This posting has been moved to the new Collaborative for Sustainable and Resilient Communities Blog, which is a more appropriate place for it.
This is the introduction to Tourism Geographies, Volume 16, Issue 3 (2014)
This is the third issue of Tourism Geographies in 2014 that highlights a major theme in the field of tourism geography research and understanding. The first issue of 2014 (volume 16, number 1) brought together new research paradigms and topical areas that have caught the attention of tourism geographers in recent years (Lew, 2014c). The second issue of this volume of Tourism Geographies shifted the focus to cultural geography, with a collection of papers that covered place images and tourist and place identities (Lew, 2014a).
Those first two issues, as well as this current one, mostly comprised papers that were submitted to Tourism Geographies and accepted without the intention of being in a special issue. Instead, the special topics came about because a significant backlog of papers had developed over time due to the more limited number of pages allocated to previous volumes of the journal. This year, however, the journal has expanded significantly in size (pages, format and frequency), which allows the editors to create special theme issues from the many accepted papers, while also reducing the backlog. This unique opportunity for special themed issues may not continue into future volumes, as the backlog of papers becomes minimal. However, there will still be many special topic sections in future volumes, both those that are intentionally planned and those that just make sense from papers that have been accepted.
The focus of the articles in this issue is global change. Global change incorporates social and economic globalization, which is arguably the most important process to have shaped the development of modern tourism since the nineteenth century, and climate change, which is likely to be the most significant factor influencing human behavior and livelihood in the coming decades. The organization of these articles reflects a traditional geography approach, starting with an emphasis on the physical geography foundation of human societies. This is seen most clearly in research on climate conditions and climate change as they relate to tourism phenomena, as is covered in the first set of papers. Rutty and Scott (2014) and Woosnam and Kim (2014), for example, examine how changing climate and weather are already having direct impacts on tourism activities and places. Coles, Zschiegner, and Dinan (2014) and Hopkins and Maclean (2014), on the other hand, shift the focus more to perception and behavioral aspects of climate change, which is where most contemporary tourism-related climate research tends to focus.

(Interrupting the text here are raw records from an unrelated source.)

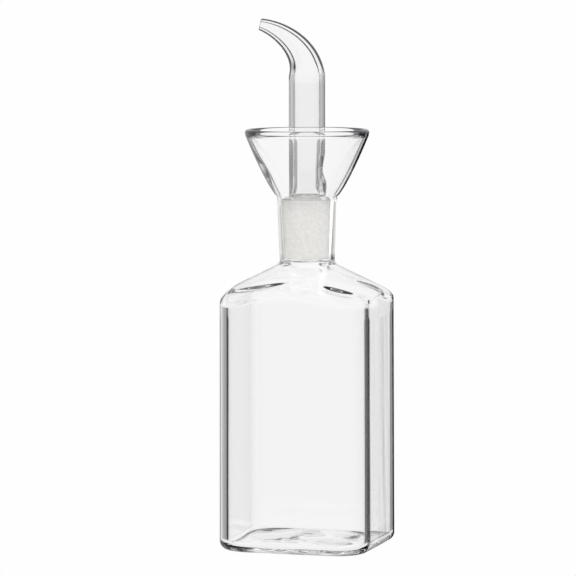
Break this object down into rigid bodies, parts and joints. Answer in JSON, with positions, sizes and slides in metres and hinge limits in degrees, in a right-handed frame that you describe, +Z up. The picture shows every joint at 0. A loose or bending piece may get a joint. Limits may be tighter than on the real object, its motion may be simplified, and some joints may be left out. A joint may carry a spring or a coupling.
{
  "type": "oil dispenser",
  "caption": "Square clear glass oil bottle with a sloping shoulder, a round neck, a drip funnel and a curved glass pouring spout seated in its ground neck.",
  "frame": {"origin": "Centre of the underside, where the bottle stands.", "axes": "+Z is up, the bottle's front face looks to -Y, and the spout pours to -X, turned 17 degrees to the front."},
  "size_m": [0.07, 0.07, 0.2379],
  "materials": {
    "bottle_glass": "clear, fire polished",
    "spout_glass": "clear tube, plug ground matt"
  },
  "bodies": {
    "root": {"bottle": "bottle_glass", "spout": "spout_glass"}
  },
  "joints": []
}
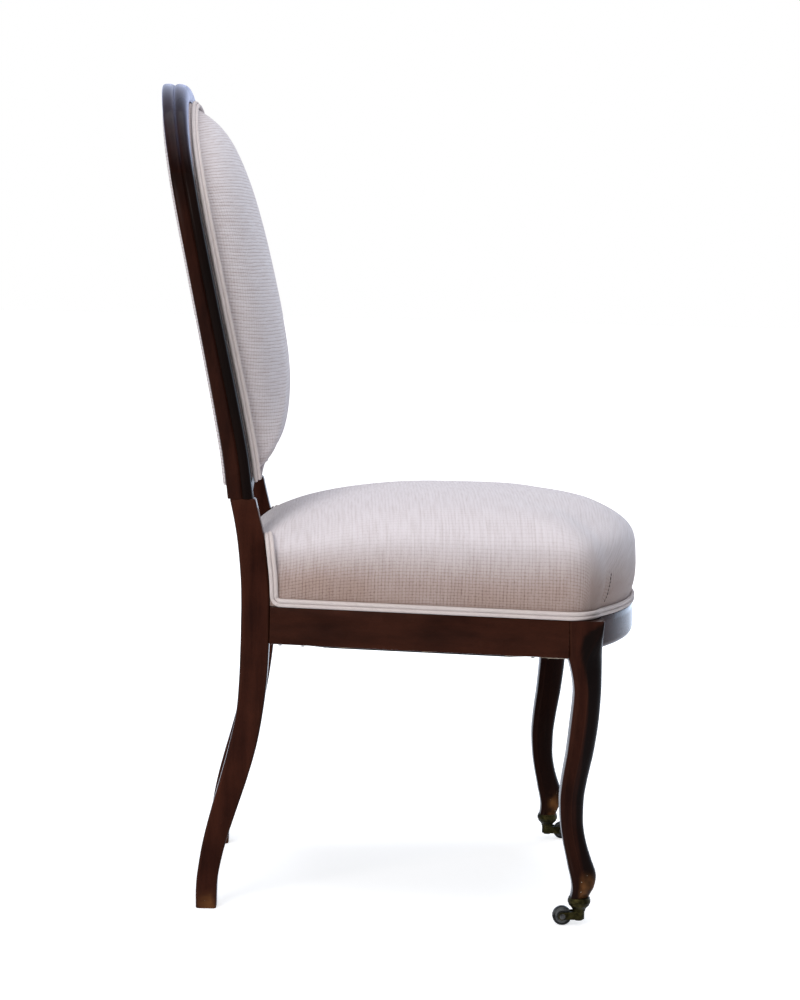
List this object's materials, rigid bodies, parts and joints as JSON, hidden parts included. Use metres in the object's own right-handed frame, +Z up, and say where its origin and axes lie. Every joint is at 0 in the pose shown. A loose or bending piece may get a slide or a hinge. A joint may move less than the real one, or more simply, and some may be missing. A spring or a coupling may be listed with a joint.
{
  "type": "balloon back dining chair",
  "caption": "Balloon back chair with moulded hardwood frame, padded back, sprung seat with double piping, cabriole front legs on brass castors and splayed rear legs.",
  "frame": {"origin": "on the floor, below the middle of the chair's bounding box", "axes": "+Z up, -Y towards the front of the seat, +X towards the sitter's left"},
  "size_m": [0.481, 0.578, 0.948],
  "materials": {
    "mahogany": "polished",
    "beech": "matt",
    "webbing": "woven",
    "canvas": "woven",
    "stuffing": "matted",
    "cover_fabric": "basket weave",
    "piping": "corded",
    "black_cloth": "matt",
    "spring_steel": "dull",
    "pin_steel": "satin",
    "brass": "aged"
  },
  "bodies": {
    "frame": {"back_post_left": "mahogany", "back_post_right": "mahogany", "crest_rail": "mahogany", "crest_dowels": "beech", "lower_back_rail": "mahogany", "back_seat_rail": "beech", "front_seat_rail": "mahogany", "side_rail_left": "mahogany", "side_rail_right": "mahogany", "front_leg_left": "mahogany", "front_leg_right": "mahogany", "corner_blocks": "beech", "seat_webbing_lengthwise": "webbing", "seat_webbing_crosswise": "webbing", "seat_springs": "spring_steel", "spring_canvas": "canvas", "seat_stuffing": "stuffing", "seat_cover": "cover_fabric", "seat_piping": "piping", "bottom_cloth": "black_cloth", "back_webbing": "webbing", "back_canvas": "canvas", "back_stuffing": "stuffing", "back_cover": "cover_fabric", "back_piping": "piping", "outside_back": "cover_fabric", "castor_cup_left": "brass", "castor_cup_right": "brass", "castor_pin_left": "pin_steel", "castor_pin_right": "pin_steel"},
    "castor_fork_left": {"castor_fork_left": "brass", "castor_axle_left": "pin_steel"},
    "castor_wheel_left": {"castor_wheel_left": "brass"},
    "castor_fork_right": {"castor_fork_right": "brass", "castor_axle_right": "pin_steel"},
    "castor_wheel_right": {"castor_wheel_right": "brass"}
  },
  "joints": [
    {"name": "castor_swivel_left", "type": "hinge", "parent": "frame", "child": "castor_fork_left", "pos_m": [0.21673, -0.21025, 0.0118], "axis": [0, 0, 1], "continuous": true},
    {"name": "castor_roll_left", "type": "hinge", "parent": "castor_fork_left", "child": "castor_wheel_left", "pos_m": [0.21673, -0.22925, 0.011], "axis": [1, 0, 0], "continuous": true},
    {"name": "castor_swivel_right", "type": "hinge", "parent": "frame", "child": "castor_fork_right", "pos_m": [-0.21673, -0.21025, 0.0118], "axis": [0, 0, 1], "continuous": true},
    {"name": "castor_roll_right", "type": "hinge", "parent": "castor_fork_right", "child": "castor_wheel_right", "pos_m": [-0.21673, -0.19125, 0.011], "axis": [1, 0, 0], "continuous": true}
  ]
}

Looking at Nepal and Tibet, the physical geography emphasis is broadened by Nyaupane, Lew, and Tatsugawa (2014) and Wu and Pearce (2014), who take into account broader ranges of natural and social resources that impact and provide opportunities for destination communities, and which are also subject to persistent global change processes. Together, those two studies from the roof of the world provide a basis for further insightful comparative explorations of how tourism destinations negotiate geographic space (physical and social) in the diverse places of southern Australia (Carson, Carson, & Hodge, 2014), Kenya (Lamers, Nthiga, van der Duim, & van Wijk, 2014) and Lapland (Kaján, 2014). In the final paper of this special issue, Blasco, Guia, and Prats (2014) discuss the use of geographic information systems (GIS), the quintessential modern geographical tool, to understand how tourism spatially relates to the natural environment (in this case the Pyrenees), for purposes of monitoring and managing development and change.
Global change, including both environmental change and socioeconomic globalization, defines the modern world (Lew, 2014b). Travel and tourism contributes significantly to the pace and impacts of global change through its seemingly unstoppable growth. Understanding how destinations address these issues is key to meeting the contemporary and future needs and aspirations of tourism communities.